Wagoner, 836 F. App’x 374, 376 (6th Cir. 2020), received a reduction in his federal sentence from

                                                 15
No. 22-5067, United States v. Baker

143 months’ imprisonment to 86 months’ imprisonment on November 1, 2021, just a few months

after testifying against Baker. R. 151 (Brady Mot. at 2) (Page ID #2782). Baker points to no

additional information to suggest that Wagoner had an agreement with the government prior to

testifying at Baker’s federal trial. As we have held:

       [A]lthough we do not take issue with the principle that the prosecution must
       disclose a tacit agreement between the prosecution and a witness, it is not the case
       that, if the government chooses to provide assistance to a witness following a trial,
       a court must necessarily infer a preexisting deal subject to disclosure under Brady.

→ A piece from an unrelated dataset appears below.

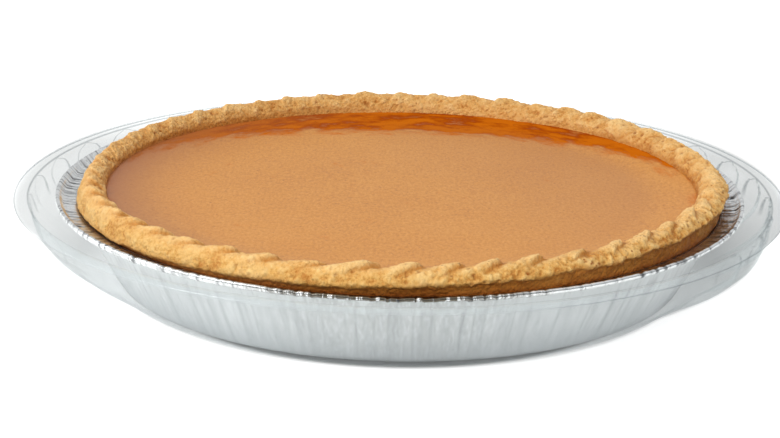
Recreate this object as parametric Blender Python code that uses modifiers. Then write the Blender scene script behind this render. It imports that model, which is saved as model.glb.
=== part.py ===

Bell v. Bell, 512 F.3d 223, 234 (6th Cir. 2008) (en banc); see also Williams v. Coyle, 260 F.3d 684,

707 (6th Cir. 2001) (“The mere fact that [the witnesses’] sentences were later altered is not

evidence that a deal existed prior to their testimony at trial.”). Because Baker has provided nothing

to suggest any agreement or understanding between the government and Wagoner prior to his

testimony, the district court did not err in denying Baker’s discovery motion pursuant to Brady.

                                       V. CONCLUSION

       For the foregoing reasons, we AFFIRM Baker’s conviction.